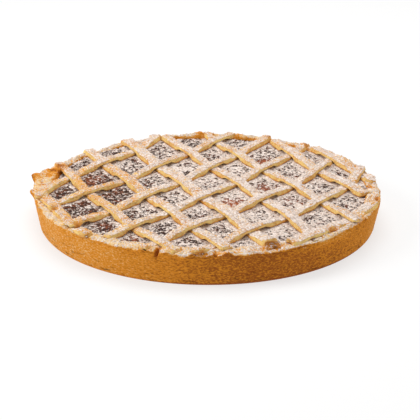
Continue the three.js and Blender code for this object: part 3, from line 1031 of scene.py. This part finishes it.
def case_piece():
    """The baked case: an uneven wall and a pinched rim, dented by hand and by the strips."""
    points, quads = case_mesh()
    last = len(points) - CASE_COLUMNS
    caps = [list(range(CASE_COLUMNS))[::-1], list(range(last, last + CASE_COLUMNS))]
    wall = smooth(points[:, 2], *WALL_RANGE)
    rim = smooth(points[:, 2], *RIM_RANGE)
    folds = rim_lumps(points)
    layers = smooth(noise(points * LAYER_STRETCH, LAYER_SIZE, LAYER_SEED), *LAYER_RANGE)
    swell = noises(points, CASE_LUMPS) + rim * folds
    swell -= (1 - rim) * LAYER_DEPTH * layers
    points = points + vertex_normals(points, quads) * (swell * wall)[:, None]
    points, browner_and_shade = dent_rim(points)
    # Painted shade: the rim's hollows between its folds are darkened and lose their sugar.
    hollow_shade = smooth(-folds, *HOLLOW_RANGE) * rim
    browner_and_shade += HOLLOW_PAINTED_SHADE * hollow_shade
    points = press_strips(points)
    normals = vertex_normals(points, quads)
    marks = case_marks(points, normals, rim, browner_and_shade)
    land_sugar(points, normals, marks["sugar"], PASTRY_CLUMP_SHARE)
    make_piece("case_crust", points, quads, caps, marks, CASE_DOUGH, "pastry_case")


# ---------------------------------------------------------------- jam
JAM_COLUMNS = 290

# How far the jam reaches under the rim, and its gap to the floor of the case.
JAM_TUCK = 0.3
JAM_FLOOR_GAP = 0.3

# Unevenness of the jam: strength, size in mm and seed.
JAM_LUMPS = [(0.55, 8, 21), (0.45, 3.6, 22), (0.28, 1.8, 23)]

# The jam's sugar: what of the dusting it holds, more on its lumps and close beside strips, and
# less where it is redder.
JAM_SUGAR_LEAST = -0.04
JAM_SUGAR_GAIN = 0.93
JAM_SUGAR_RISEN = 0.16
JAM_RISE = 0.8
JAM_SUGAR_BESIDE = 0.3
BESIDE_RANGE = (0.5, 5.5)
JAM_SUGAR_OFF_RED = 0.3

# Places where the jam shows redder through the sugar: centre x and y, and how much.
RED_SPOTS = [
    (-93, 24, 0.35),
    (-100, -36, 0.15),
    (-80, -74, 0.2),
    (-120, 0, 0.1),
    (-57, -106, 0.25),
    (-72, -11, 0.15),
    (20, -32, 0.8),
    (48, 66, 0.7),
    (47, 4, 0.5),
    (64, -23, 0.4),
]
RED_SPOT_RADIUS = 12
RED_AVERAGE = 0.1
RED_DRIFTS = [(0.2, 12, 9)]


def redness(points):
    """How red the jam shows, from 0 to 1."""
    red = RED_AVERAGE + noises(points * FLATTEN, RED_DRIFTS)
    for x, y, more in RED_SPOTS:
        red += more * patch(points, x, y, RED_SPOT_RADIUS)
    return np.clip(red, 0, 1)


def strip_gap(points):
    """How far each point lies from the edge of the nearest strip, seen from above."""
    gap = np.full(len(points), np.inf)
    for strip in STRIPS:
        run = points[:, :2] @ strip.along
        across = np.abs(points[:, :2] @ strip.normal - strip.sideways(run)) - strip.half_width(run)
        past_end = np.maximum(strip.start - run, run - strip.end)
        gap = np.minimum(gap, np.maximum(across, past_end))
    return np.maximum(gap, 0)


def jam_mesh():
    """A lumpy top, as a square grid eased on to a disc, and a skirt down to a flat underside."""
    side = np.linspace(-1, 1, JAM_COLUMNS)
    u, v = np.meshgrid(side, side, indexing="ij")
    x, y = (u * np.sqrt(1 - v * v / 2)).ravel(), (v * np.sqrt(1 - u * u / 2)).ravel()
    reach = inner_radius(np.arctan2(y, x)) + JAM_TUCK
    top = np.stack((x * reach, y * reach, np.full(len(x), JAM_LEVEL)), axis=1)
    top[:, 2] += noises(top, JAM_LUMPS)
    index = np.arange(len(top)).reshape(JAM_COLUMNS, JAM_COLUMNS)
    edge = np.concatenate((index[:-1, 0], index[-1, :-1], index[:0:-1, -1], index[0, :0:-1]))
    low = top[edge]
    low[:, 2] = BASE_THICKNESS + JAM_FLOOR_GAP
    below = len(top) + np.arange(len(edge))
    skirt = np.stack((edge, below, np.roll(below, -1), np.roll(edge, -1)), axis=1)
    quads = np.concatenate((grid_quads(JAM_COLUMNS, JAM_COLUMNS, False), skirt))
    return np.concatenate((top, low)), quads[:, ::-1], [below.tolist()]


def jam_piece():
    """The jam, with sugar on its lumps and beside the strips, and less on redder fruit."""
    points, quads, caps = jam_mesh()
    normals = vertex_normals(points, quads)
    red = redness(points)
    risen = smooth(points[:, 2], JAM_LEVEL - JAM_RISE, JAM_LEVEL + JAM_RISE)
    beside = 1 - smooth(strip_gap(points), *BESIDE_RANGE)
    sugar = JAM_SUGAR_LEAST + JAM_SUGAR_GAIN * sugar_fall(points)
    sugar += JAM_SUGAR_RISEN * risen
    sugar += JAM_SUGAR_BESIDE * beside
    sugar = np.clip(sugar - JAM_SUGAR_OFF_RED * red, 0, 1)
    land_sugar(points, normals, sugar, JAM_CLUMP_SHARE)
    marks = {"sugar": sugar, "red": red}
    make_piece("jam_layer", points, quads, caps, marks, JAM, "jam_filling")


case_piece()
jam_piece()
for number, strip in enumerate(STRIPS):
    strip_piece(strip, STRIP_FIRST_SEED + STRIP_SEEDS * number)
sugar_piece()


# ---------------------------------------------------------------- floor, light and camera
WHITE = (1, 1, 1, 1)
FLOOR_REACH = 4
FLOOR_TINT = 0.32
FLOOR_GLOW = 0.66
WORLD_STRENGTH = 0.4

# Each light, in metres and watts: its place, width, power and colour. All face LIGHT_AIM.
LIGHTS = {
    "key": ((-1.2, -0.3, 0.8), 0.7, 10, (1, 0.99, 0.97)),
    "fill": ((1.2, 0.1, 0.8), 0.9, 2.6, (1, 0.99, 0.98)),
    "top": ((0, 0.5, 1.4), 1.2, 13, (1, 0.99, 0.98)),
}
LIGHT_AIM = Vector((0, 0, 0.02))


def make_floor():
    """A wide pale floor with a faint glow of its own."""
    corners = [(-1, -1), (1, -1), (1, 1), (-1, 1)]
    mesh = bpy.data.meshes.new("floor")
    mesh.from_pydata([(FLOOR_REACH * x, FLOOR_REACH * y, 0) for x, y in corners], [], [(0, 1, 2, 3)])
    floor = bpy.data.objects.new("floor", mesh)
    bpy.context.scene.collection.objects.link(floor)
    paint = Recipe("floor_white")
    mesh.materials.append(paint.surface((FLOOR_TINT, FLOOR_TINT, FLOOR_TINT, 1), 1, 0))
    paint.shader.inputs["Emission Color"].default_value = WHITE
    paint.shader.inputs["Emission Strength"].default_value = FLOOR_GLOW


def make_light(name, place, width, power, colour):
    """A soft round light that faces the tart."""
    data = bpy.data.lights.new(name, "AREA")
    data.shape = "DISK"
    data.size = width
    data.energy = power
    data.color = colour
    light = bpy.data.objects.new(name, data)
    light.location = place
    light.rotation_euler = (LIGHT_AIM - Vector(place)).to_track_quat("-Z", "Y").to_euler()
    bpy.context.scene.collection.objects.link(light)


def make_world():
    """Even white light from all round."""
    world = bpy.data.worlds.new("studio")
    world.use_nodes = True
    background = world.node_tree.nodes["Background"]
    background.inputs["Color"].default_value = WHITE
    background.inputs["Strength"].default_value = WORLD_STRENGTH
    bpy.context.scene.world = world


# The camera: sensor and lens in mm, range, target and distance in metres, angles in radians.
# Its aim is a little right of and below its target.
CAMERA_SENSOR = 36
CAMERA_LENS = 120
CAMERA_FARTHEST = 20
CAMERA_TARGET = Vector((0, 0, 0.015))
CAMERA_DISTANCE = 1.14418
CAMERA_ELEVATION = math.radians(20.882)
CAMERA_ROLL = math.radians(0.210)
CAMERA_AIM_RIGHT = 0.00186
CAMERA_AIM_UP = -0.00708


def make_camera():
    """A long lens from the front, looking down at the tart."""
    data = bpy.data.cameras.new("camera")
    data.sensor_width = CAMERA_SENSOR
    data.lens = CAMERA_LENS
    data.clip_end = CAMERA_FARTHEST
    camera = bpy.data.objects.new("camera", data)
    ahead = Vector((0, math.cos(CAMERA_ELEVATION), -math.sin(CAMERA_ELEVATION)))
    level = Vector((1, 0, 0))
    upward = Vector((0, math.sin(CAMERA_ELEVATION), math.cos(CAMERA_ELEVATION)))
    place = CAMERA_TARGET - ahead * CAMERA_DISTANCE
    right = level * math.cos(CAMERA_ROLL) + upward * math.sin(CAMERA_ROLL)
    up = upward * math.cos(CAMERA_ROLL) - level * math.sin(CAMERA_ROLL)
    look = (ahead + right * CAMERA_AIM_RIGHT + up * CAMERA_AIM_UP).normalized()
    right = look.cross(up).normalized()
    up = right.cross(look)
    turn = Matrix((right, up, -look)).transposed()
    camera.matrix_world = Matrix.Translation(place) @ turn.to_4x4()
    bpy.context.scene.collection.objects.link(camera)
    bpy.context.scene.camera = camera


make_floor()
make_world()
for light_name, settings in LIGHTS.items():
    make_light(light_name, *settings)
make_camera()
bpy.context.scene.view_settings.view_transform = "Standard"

_TASK TO CARRY OUT_
The required output is the exact run of lines from the beginning of the listing above to the line that contains "JAM_SUGAR_OFF_RED = 0.3", inclusive of both.

_WRITTEN RESPONSE_
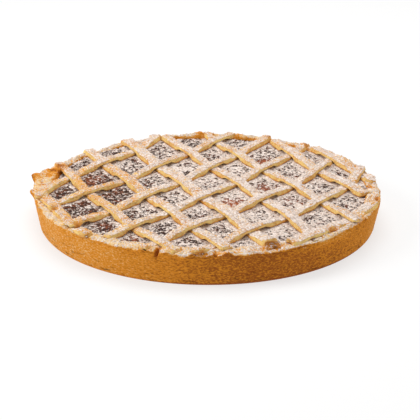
Continue the three.js and Blender code for this object: part 3, from line 1031 of scene.py. This part finishes it.
def case_piece():
    """The baked case: an uneven wall and a pinched rim, dented by hand and by the strips."""
    points, quads = case_mesh()
    last = len(points) - CASE_COLUMNS
    caps = [list(range(CASE_COLUMNS))[::-1], list(range(last, last + CASE_COLUMNS))]
    wall = smooth(points[:, 2], *WALL_RANGE)
    rim = smooth(points[:, 2], *RIM_RANGE)
    folds = rim_lumps(points)
    layers = smooth(noise(points * LAYER_STRETCH, LAYER_SIZE, LAYER_SEED), *LAYER_RANGE)
    swell = noises(points, CASE_LUMPS) + rim * folds
    swell -= (1 - rim) * LAYER_DEPTH * layers
    points = points + vertex_normals(points, quads) * (swell * wall)[:, None]
    points, browner_and_shade = dent_rim(points)
    # Painted shade: the rim's hollows between its folds are darkened and lose their sugar.
    hollow_shade = smooth(-folds, *HOLLOW_RANGE) * rim
    browner_and_shade += HOLLOW_PAINTED_SHADE * hollow_shade
    points = press_strips(points)
    normals = vertex_normals(points, quads)
    marks = case_marks(points, normals, rim, browner_and_shade)
    land_sugar(points, normals, marks["sugar"], PASTRY_CLUMP_SHARE)
    make_piece("case_crust", points, quads, caps, marks, CASE_DOUGH, "pastry_case")


# ---------------------------------------------------------------- jam
JAM_COLUMNS = 290

# How far the jam reaches under the rim, and its gap to the floor of the case.
JAM_TUCK = 0.3
JAM_FLOOR_GAP = 0.3

# Unevenness of the jam: strength, size in mm and seed.
JAM_LUMPS = [(0.55, 8, 21), (0.45, 3.6, 22), (0.28, 1.8, 23)]

# The jam's sugar: what of the dusting it holds, more on its lumps and close beside strips, and
# less where it is redder.
JAM_SUGAR_LEAST = -0.04
JAM_SUGAR_GAIN = 0.93
JAM_SUGAR_RISEN = 0.16
JAM_RISE = 0.8
JAM_SUGAR_BESIDE = 0.3
BESIDE_RANGE = (0.5, 5.5)
JAM_SUGAR_OFF_RED = 0.3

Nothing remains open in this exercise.